Thursday, September 6, 2007

At least there's cool jazz in Hell

It must have been the hot, humid, sweltery weather yesterday that put me in the mood to watch Jigoku. I bought this movie at least two years ago and have never gotten around to watching it; a bad record, even by my lax standards. The edition I have, by the way, is not the swanky Criterion, but a one-disc Asian import. Most of the DVD menu was in Japanese, but the selections were organized in the obvious way, so no problemo. It is, however, the original 1960 version, and not the '99 remake that proved other countries are willy-nilly redoing their classics, and pissing off the fans. (Screams of "sacrilege!" and "crap!" on the Interweb).

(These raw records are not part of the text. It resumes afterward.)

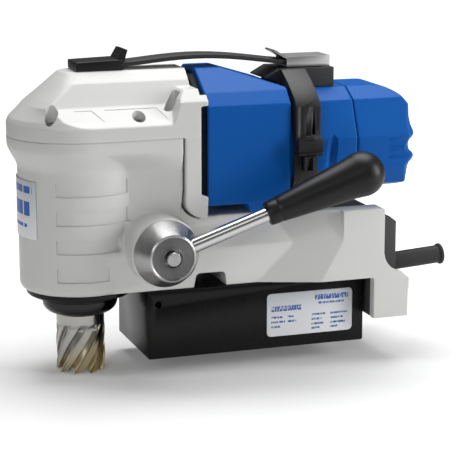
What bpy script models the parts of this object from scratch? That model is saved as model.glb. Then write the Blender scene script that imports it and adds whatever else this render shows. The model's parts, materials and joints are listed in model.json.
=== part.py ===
"""Compact magnetic drill press, in metres, +Z up.

The origin is the centre of the magnet's pole face. The spindle is at the -X end,
the motor's rear cap and the control box are at the +X end, and the feed lever
is on the -Y side.
"""
import math

import bmesh
import bpy
from mathutils import Matrix, Vector

# Magnet foot
MAGNET_LENGTH = 0.165
MAGNET_HALF_WIDTH = 0.040
MAGNET_HEIGHT = 0.0496
COIL_CENTRE_X = 0.043
COIL_SIZE = (0.062, 0.058)
CORE_SIZE = (0.030, 0.028)

# Spindle line
SPINDLE_X = -0.122
QUILL_RADIUS = 0.0272
QUILL_LOW, QUILL_HIGH = 0.0462, 0.118
NOSE_LOW, NOSE_HIGH = 0.0308, 0.0456
CUTTER_RADIUS = 0.0175
CUTTER_TIP = -0.0128
CUTTER_TEETH = 9
CUTTER_LEVELS = 6
CUTTER_TWIST = 1.35
SHANK_RADIUS = 0.0095

# Cast housing
COLUMN_RADIUS = 0.0425
WEB_HALF_WIDTH = 0.0375
HOUSING_LOW = 0.050
HEAD_RADIUS = 0.0495
PARTING_Z = 0.160
WEB_REAR = -0.0573
ARM_HALF_WIDTH = 0.042
ARM_TOP = 0.101
REAR_HALF_WIDTH = 0.054
LEG_INNER = 0.0465
GAP = 0.0003

# Feed: a pinion on the lever's shaft turns on a rack cut in the quill
FEED_X, FEED_Z = -0.0747, 0.0817
FEED_MODULE = 0.00125
FEED_TEETH = 34
FEED_RADIUS = FEED_MODULE * FEED_TEETH / 2
RACK_LINE = FEED_X - FEED_RADIUS
LEVER_ANGLE = math.radians(20.6)
LEVER_LEAN = math.radians(5.5)
LEVER_ROOT_Y = -0.0665

# Motor and drive train
MOTOR_Z = 0.1495
MOTOR_FRONT = -0.0395
MOTOR_WAIST = 0.022
CAP_FRONT = 0.0752
SPUR_MODULE = 0.001
PINION_TEETH, WHEEL_TEETH = 9, 36
COUNTER_Z = MOTOR_Z + SPUR_MODULE * (PINION_TEETH + WHEEL_TEETH) / 2
BEVEL_PINION_TEETH, BEVEL_WHEEL_TEETH = 10, 30
BEVEL_MODULE = 0.0015
BEVEL_REACH = BEVEL_MODULE * BEVEL_WHEEL_TEETH / 2
BEVEL_DROP = BEVEL_MODULE * BEVEL_PINION_TEETH / 2
SPLINE_TEETH = 6
SPLINE_PHASE = 0.03

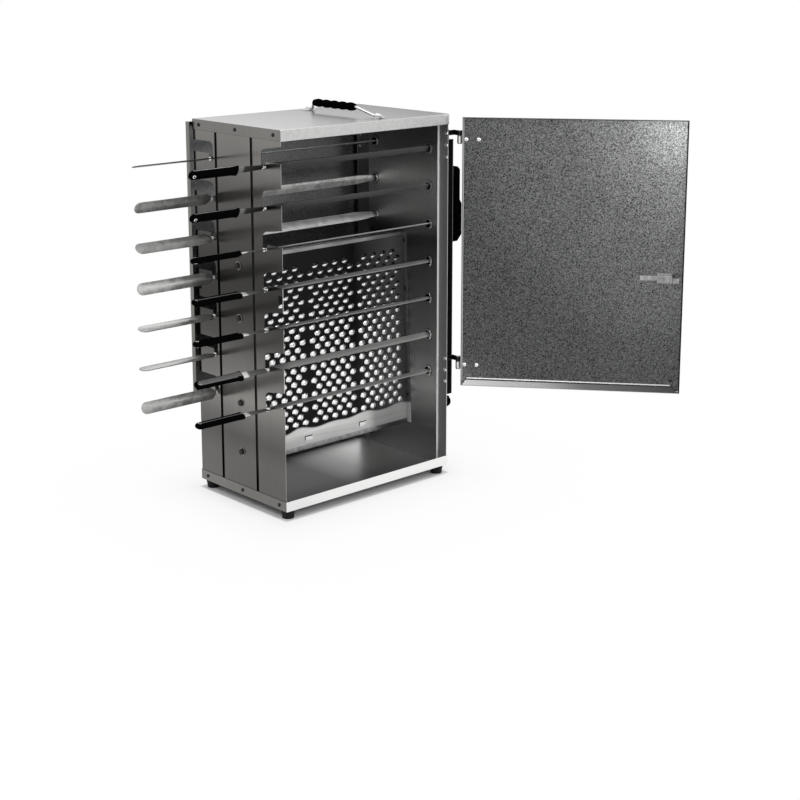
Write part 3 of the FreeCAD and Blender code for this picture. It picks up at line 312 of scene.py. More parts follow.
def length_ramp(tree, measure, stops):
    """Colour that changes along an axis or with the distance from a point.

    The measure is "X", "Y", "Z" or a point, and each stop is a length and a colour."""
    place = object_place(tree)
    if isinstance(measure, str):
        length = add_node(tree, "SeparateXYZ", {0: place}).outputs[measure]
    else:
        length = add_node(tree, "VectorMath", {0: place, 1: Vector(measure) * MM},
                          operation="DISTANCE").outputs["Value"]
    start, stop = stops[0][0], stops[-1][0]
    spread = add_node(tree, "MapRange", {"Value": length, "From Min": start * MM,
                                         "From Max": stop * MM})
    ramp = add_node(tree, "ValToRGB", {"Fac": spread.outputs["Result"]})
    keys = ramp.color_ramp.elements
    keys[0].color = tone(stops[0][1])
    keys[1].color = tone(stops[-1][1])
    for at, colour in stops[1:-1]:
        keys.new((at - start) / (stop - start)).color = tone(colour)
    return ramp.outputs["Color"]


# Materials

def finish_material(name, effect_name, metallic, bump, values, tones=None):
    """Material whose colour, roughness and relief come from one shader group.

    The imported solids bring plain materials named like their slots, so the finishes
    carry a prefix of their own."""
    name = "finish_" + name
    if name in bpy.data.materials:
        return bpy.data.materials[name]
    if effect_name not in bpy.data.node_groups:
        GROUP_MAKERS[effect_name]()
    material = bpy.data.materials.new(name)
    material.use_nodes = True
    tree = material.node_tree
    effect = add_node(tree, "Group", values, node_tree=bpy.data.node_groups[effect_name])
    if tones:
        feed(tree, length_ramp(tree, *tones), effect.inputs["Tint"])
    relief = add_node(tree, "Bump", {"Strength": bump, "Distance": RELIEF_DEPTH,
                                     "Height": effect.outputs["Height"]})
    for label, value in (("Metallic", metallic), ("Base Color", effect.outputs["Color"]),
                         ("Roughness", effect.outputs["Roughness"]),
                         ("Normal", relief.outputs["Normal"])):
        feed(tree, value, tree.nodes["Principled BSDF"].inputs[label])
    return material


def brushed(name, colour, stretch, contrast, smudge, rough, bump=0.12, tones=None):
    return finish_material(name, "Brushed grain", 1.0, bump, {
        "Tint": tone(colour), "Stretch": stretch, "Contrast": contrast, "Smudge": smudge,
        "Roughness": rough}, tones)


def spangled(name, colour, size, contrast, smudge, rough, bump, tones=None, metallic=1.0):
    return finish_material(name, "Coated spangle", metallic, bump, {
        "Tint": tone(colour), "Size": size, "Contrast": contrast, "Smudge": smudge,
        "Roughness": rough}, tones)


def moulded(name, colour, rough, bump=0.1, tones=None, size=1400.0):
    return finish_material(name, "Moulded skin", 0.0, bump, {
        "Tint": tone(colour), "Size": size, "Roughness": rough}, tones)


def set_shader(material, label, value):
    """Give a material's shader a plain value of its own."""
    material.node_tree.nodes["Principled BSDF"].inputs[label].default_value = value
    return material


UPRIGHT_GRAIN = (900.0, 900.0, 9.0)
LEVEL_GRAIN = (10.0, 900.0, 900.0)
FINE_GRAIN = (400.0, 400.0, 400.0)
EVEN_GRAIN = (300.0, 300.0, 300.0)


def side_steel():
    """Upright sheets, with painted reflection and shade in soft level bands."""
    colour = finish().steel_tone
    return brushed("side_steel", colour, UPRIGHT_GRAIN, 0.34, 0.55, 0.18, tones=("Z", graded(
        colour, (20, 0.86), (90, 0.90), (130, 0.68), (165, 1.0), (205, 1.62), (255, 1.12),
        (320, 0.5), (390, 0.24), (440, 0.26), (510, 0.43), (550, 0.62), (590, 0.64),
        (640, 1.12), (710, 1.38))))


def lining_steel():
    """Inner walls, with a painted reflection of the chamber in soft level bands."""
    colour = finish().lining_tone
    return brushed("lining_steel", colour, (700.0, 700.0, 8.0), 0.30, 0.7, 0.38, 0.04, (
        "Z", graded(colour, (20, 0.4), (80, 0.45), (120, 1.0), (170, 1.8), (240, 0.8),
                    (330, 0.6), (470, 0.4), (520, 1.7), (590, 2.1), (650, 0.9), (710, 0.6))))


def lid_steel():
    colour = finish().lid_tone
    # Painted shade: the lid's top darkens from its left end to its right end.
    return brushed("lid_steel", colour, LEVEL_GRAIN, 0.10, 0.16, 0.36, tones=(
        "X", graded(colour, (-205, 0.47), (-40, 0.37), (205, 0.13))))


def flange_steel():
    """Mottled outer flange of the lid, with painted light that brightens it towards the right end.
    """
    colour = finish().lid_tone
    return spangled("flange_steel", colour, 260.0, 0.30, 0.25, 0.38, 0.25, (
        "X", graded(colour, (-205, 0.95), (0, 1.0), (205, 1.18))))


def pan_steel():
    # Painted light: the pan's front and back flanges take a brighter copy of the lid's sheet.
    return brushed("pan_steel", times(finish().lid_tone, 1.55), LEVEL_GRAIN, 0.08, 0.12, 0.34)


def pan_floor_steel():
    """Floor of the bottom pan, with painted reflection and shade: dark at the left end, bright at
    the right.
    """
    colour = finish().lid_tone
    material = brushed("pan_floor_steel", colour, LEVEL_GRAIN, 0.3, 0.6, 0.3, tones=(
        "X", graded(colour, (-205, 0.036), (-20, 0.06), (60, 0.4), (205, 1.4))))
    return set_shader(material, "Specular Tint", (0.8, 0.8, 0.8, 1.0))


def end_flange_steel():
    """Side flanges of the lid and the pan, in a darker tone as painted shade."""
    return brushed("end_flange_steel", times(finish().steel_tone, 1.28), UPRIGHT_GRAIN, 0.3,
                   0.5, 0.3)


def return_steel():
    """Narrow folded returns along the chamber's sides."""
    return set_shader(brushed("return_steel", times(finish().lining_tone, 0.5), UPRIGHT_GRAIN,
                              0.2, 0.4, 0.5, 0.03), "Metallic", 0.2)


def bare_edge_steel():
    """Front lip of the lining, bright as a painted highlight."""
    return set_shader(brushed("bare_edge_steel", times(finish().lid_tone, 1.65), UPRIGHT_GRAIN,
                              0.1, 0.2, 0.4, 0.03), "Metallic", 0.2)


def cut_edge_steel():
    """Bare edges and narrow returns, bright as a painted highlight where they catch the light."""
    return brushed("cut_edge_steel", finish().bright_tone, (60.0, 60.0, 60.0), 0.2, 0.3, 0.3)


def door_steel():
    """Coated sheet with a painted sheen, brightest about the upper free corner."""
    colour = finish().door_tone
    low, high = closed_door_box()
    corner = door_place(-1) @ Vector((low.x, low.y, high.z))
    return spangled("door_steel", colour, 640.0, 3.8, 0.45, 0.42, 0.35, (corner, graded(
        colour, (0, 6.0), (50, 4.9), (110, 2.9), (220, 1.70), (380, 1.22), (450, 0.93),
        (560, 0.80), (620, 0.84), (700, 1.7))))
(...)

Worth the wait? Oh, yeah. I think I put it off because I knew it was a little more on the serious side; not for when I'm in the mood for Something Weird. But it was one of the stranger horror films I've ever seen, actually. The first half follows an earnest student, just engaged to his professor's beautiful daughter, who seems to have everyhing going for him. Then he accepts a ride home from a sinister buddy, and a drunk walks in front of the car. Suddenly it's a hit-and-run, and before you can say "I know what you did at your engagement party," his life goes to, well, hell, and the deaths start piling up at an improbable level.

They all end up at a nursing home in a country village, where hero Shiro's mother lies sick, and his father is already shacking up with a new babe. Almost exactly at the hour mark, every single surviving character in the movie gets killed off, some individually by other characters, some by poisoned sake, and the rest by tainted fish.

And THEN...the whole cast moves to a Buddhist Hell, which looks as nasty as the Christian one, and the hapless Shiro becomes a hero after death by ignoring his own plight, asking forgiveness from the other characters, and striving to rescue the soul of the unborn baby he didn't even know about when he was alive. The imagery is artistically done, even frequently beautiful, and the torment-effects are quite disturbing. With minimal special effects! This was 1960, after all. But CGI couldn't possibly improve the scenes of the screaming heads on the flayed, skeletal bodies.

Probably not for everybody, but art-film fans need some grotesquerie, too.